Many homeless people — including in Kern — idle in shelters, vouchers in hand, as they await affordable housing to be built. Or they frequent county jails and emergency rooms, Eggman said.
In Kern County, 2023 figures portray similar struggles: For every six homeless people who exit the street, 10 more take their place. Each of the four shelters are regularly at or near capacity.
Even with the city’s more than $16 million annual investment and Kern BHRS’ $350 million annual budget, Kern reported a 22% rise in homelessness in its 2023 Point-in-Time count held earlier this year. And 71 individuals, on average, are turned away each week due to capacity limits at the city’s Brundage Lane Navigation Center.
“The governor has wasted billions on the homeless crisis over the past five years, only for the problem to increase,” said state Sen. Shannon Grove, R-Bakersfield. “Proposition 1 allows Kern County to have a seat at the table and ensure funding reaches those who suffer from mental illness, often living the worst of life’s nightmares. These people will never be free without treatment, and it is cruel to pretend otherwise.”
In Kern County specifically, a 2020 report by California Health Policy Strategies found that roughly 87% of jail-incarcerated people had an open mental health case, a 70% increase since 2009.
“Our jails are full of people with behavioral health issues,” Eggman said. “L.A. County jail is the biggest behavioral health system we have in California, which is not qualified, and our prisons are full of folks.”
Yet research released by UC San Francisco last year found that the primary cause of homelessness is income loss and the lack of affordable housing.
According to the California Budget and Policy Center, an estimated 11,150 behavioral health and supportive housing units would be constructed statewide if the measure is approved — as well as about 26,700 outpatient treatment slots. California is in need of nearly 8,000 more psychiatric beds, according to the Rand Corp.
Gov. Gavin Newsom, who has made mental health one of his chief priorities, says the bill offers the nuanced approach that California has long lacked: that the homelessness crisis statewide is an interlocked issue of homelessness, affordable housing and mental health care.
Funding needs to be focused on early prevention and housing — the first and final moments of homelessness — with an emphasis on people with mental illness, substance use disorders or both.
“These reforms, and this new investment in behavioral health housing, will help California make good on promises made decades ago,” Newsom said in a news release. “We see the signs of our broken system every day — too many Californians suffering from mental health needs or substance use disorders and unable to get (the) support or care they need.”

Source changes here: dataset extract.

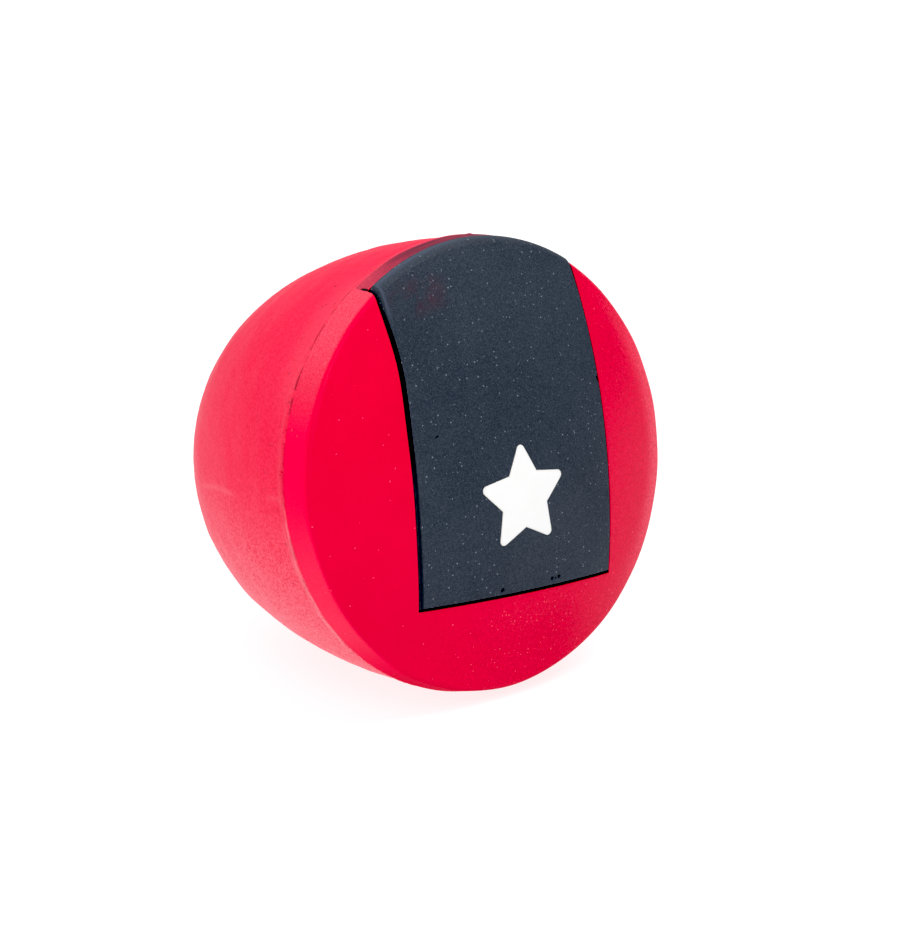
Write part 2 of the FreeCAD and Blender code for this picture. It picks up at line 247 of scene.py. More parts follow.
def length_to(r, out):
    """The length along the profile at which the moved skin has radius r: the inverse of skin."""
    dome = DOME_RADIUS * np.arcsin(np.clip(r / (DOME_RADIUS + out), -1, 1))
    sine = np.clip((r - ROUND_X) / (RIM_ROUND + out), -1, math.sin(ROUND_TURN))
    rim = DOME_END + RIM_ROUND * (np.arcsin(sine) - DOME_TURN)
    past = r - ROUND_X - (RIM_ROUND + out) * math.sin(ROUND_TURN)
    band = np.maximum(past, 0) / math.sin(SLOPE)
    return np.where(dome <= DOME_END, dome, rim + band)


def on_skin(x, y, out):
    """Points of the moved skin over (x, y)."""
    r = np.hypot(x, y)
    return np.stack([x, y, skin(length_to(r, out), out)[1]], axis=-1)


def end_radius(out):
    """Radius of the moved skin where the strip ends, at the height STRIP_END on the band."""
    return RIM_RADIUS + out / math.cos(SLOPE) - STRIP_END * math.tan(SLOPE)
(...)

Proponents of the bill include the governor’s office, much of the state Legislature, advocacy groups, and unions representing first responders and mental health associations.
“When you see people in the street, they’re covered in urine or covered in feces,” said Brian Rice with the California Professional Firefighters Association. “They’re dirty and they’re pacing and they’re talking or screaming at each other ... what you are witnessing is human pain and suffering.”

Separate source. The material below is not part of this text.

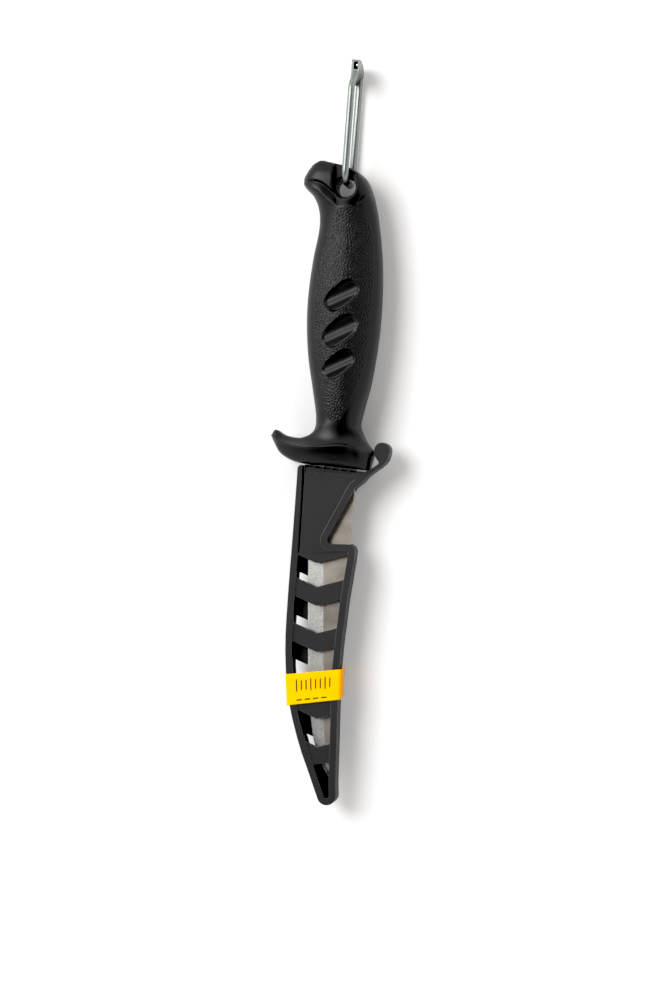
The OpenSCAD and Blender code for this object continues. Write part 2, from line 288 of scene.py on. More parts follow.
def start_material(name, **plain):
    """A material with its plain values on the shader, and the node tree to add to."""
    material = bpy.data.materials.new(name)
    material.use_nodes = True
    tree = material.node_tree
    shader = tree.nodes["Principled BSDF"]
    for label, value in plain.items():
        socket = label.replace("_", " ").title().replace("Ior", "IOR")
        value = (*value, 1) if isinstance(value, tuple) else value
        shader.inputs[socket].default_value = value
    return material, tree, shader


def use_group(tree, group, **values):
    """A node group placed in a material, with this material's own values."""
    node = tree.nodes.new("ShaderNodeGroup")
    node.node_tree = group
    for label, value in values.items():
        node.inputs[label.replace("_", " ").title()].default_value = value
    return node


def add_bump(tree, shader, height, depth, strength):
    """Bump of a real depth in metres."""
    bump = add(tree, "ShaderNodeBump", strength=strength, distance=depth)
    tree.links.new(height, bump.inputs["Height"])
    tree.links.new(bump.outputs["Normal"], shader.inputs["Normal"])


def between(tree, value, low, high, to_low=0.0, to_high=1.0):
    """Maps low..high of a value to another range, and holds it there outside."""
    node = add(tree, "ShaderNodeMapRange")
    set_range(node, low, high, to_low, to_high)
    tree.links.new(value, node.inputs["Value"])
    return node.outputs["Result"]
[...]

The measure has also garnered some public support; two-thirds of “likely voters” in a November poll of 1,660 adult California residents by the Public Policy Institute of California said they support Proposition 1, with 67% of Central Valley respondents voting “yes.”
OPPOSITION TO PROPOSITION 1
Yet the measure has come with its doubters. If approved, it would shift nearly $140 million in existing tax revenue from county mental health departments toward the state’s newly mandated categories.

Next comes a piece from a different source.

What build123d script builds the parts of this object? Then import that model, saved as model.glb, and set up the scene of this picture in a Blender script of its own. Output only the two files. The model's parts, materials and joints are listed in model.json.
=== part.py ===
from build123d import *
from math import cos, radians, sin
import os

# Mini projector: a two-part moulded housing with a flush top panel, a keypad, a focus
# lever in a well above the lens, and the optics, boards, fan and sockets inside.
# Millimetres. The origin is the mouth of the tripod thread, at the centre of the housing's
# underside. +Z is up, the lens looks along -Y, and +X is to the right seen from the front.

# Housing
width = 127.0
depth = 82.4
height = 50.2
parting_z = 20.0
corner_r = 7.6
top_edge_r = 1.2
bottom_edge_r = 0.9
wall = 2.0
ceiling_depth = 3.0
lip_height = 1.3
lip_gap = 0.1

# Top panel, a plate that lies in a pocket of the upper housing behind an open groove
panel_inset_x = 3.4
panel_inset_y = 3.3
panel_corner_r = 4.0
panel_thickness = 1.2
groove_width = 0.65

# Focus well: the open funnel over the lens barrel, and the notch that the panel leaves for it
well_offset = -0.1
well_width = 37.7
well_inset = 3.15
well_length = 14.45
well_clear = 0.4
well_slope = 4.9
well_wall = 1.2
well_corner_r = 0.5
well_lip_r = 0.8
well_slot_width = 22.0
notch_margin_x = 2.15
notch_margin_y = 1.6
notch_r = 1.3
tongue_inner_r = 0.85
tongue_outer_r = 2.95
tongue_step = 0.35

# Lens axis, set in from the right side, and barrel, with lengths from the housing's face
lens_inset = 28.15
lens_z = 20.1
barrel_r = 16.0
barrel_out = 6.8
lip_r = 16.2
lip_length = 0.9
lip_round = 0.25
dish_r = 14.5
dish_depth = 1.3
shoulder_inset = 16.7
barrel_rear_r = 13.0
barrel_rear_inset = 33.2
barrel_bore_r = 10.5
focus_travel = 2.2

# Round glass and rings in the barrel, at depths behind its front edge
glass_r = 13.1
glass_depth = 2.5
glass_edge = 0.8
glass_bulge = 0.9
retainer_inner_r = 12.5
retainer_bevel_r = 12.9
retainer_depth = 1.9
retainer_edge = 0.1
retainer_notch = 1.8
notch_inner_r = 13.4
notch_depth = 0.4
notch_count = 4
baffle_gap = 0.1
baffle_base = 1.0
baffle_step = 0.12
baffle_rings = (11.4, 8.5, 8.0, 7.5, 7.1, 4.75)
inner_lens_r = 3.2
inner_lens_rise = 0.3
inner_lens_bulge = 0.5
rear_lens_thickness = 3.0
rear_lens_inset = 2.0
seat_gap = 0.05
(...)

A July report by the Legislative Analyst’s Office, which advises the Legislature on policy and fiscal matters, estimated the housing mandate could result in a $718 million loss to existing county mental health programs. The state would also incur more debt — $310 million each year for 30 years, according to LAO, an unsettling total when considering the state expects a $38 billion deficit in the upcoming year.
County officials have characterized the measure as shifting money from one crisis to another.
“I think the disappointment for us is that there’s no additional funding,” Burrowes said. “So anything we do to move over to substance use again we would have to find where we’re going to move that funding from and it would take away from other treatment services ... that’s really the tough position that we’re being put in with this.”
Kern officials first raised an alarm in September, when Stacy Kuwahara, then the director of Kern BHRS, warned a state liaison that the measure would potentially force her department to slash existing programs proved to be successful. She gave Flood Ministries — Bakersfield and Kern’s primary street outreach provider — as an example of one program that could be axed.
“There’s no way I can get around cutting services,” Kuwahara said at the time.
Groups such as Disability Rights California, the Howard Jarvis Taxpayers Association and the League of Women Voters make the respective arguments that passing Proposition 1 would lead to more involuntary treatment, increased costs to the state, and the diversion of critical funds from other mental health services offered by counties, such as crisis response and outreach efforts.
“Prop. 1 wipes out what this community has fought for and accomplished over the last 20 years,” said Clare Cortright, the policy director at Cal Voices, a health care-focused nonprofit.
There is also concern that the measure would further the state’s reliance on involuntary treatment, which representatives with the American Civil Liberties Union worry would negatively impact poor and marginalized communities.
“Prop. 1 would reduce already-strapped community-based and culturally responsive mental health services and thwart efforts to minimize contact with law enforcement and legal systems for people in mental health crisis,” said Eve Garrow, senior policy analyst at the ACLU of Southern California. “We shouldn’t fall prey to a false zero-sum game that pits our needs for mental health services and housing against one another. Instead, we should expand the pie to meet all our basic human needs.”
Currently, the MHSA is controlled at the community level. Counties receive funds based on formulas with few restrictions and are required to design programs and spend the funds by involving people living with serious mental illness and their families, including those from marginalized communities.
Passage of the measure would strengthen state oversight, with stricter requirements to prove the money spent is helping solve the problem. Penalties and sanctions, while still largely undefined by the state, would be levied against counties that do not meet funding requirements.
When asked, Burrowes said it’s too early to say whether programs or staffing will be axed, and the county will try to stay optimistic, looking to supplement redirected funding with grants or “community partnerships.”
“I think over the past few months we’ve had more time to analyze and take a look at the impacts,” Burrowes said. “We are still hopeful that we’re not going to have to cut services.”
That said, the measure would not change things overnight; the rules — including the penalties and sanctions for noncompliance — are still vague, Burrowes said, and the final implementation of the measure won’t be until the end of 2026.
“So it’s not going to be an overnight shift,” Burrowes said. “So we’ve got some time to think about what the impacts are going to be and make some very thoughtful decisions.”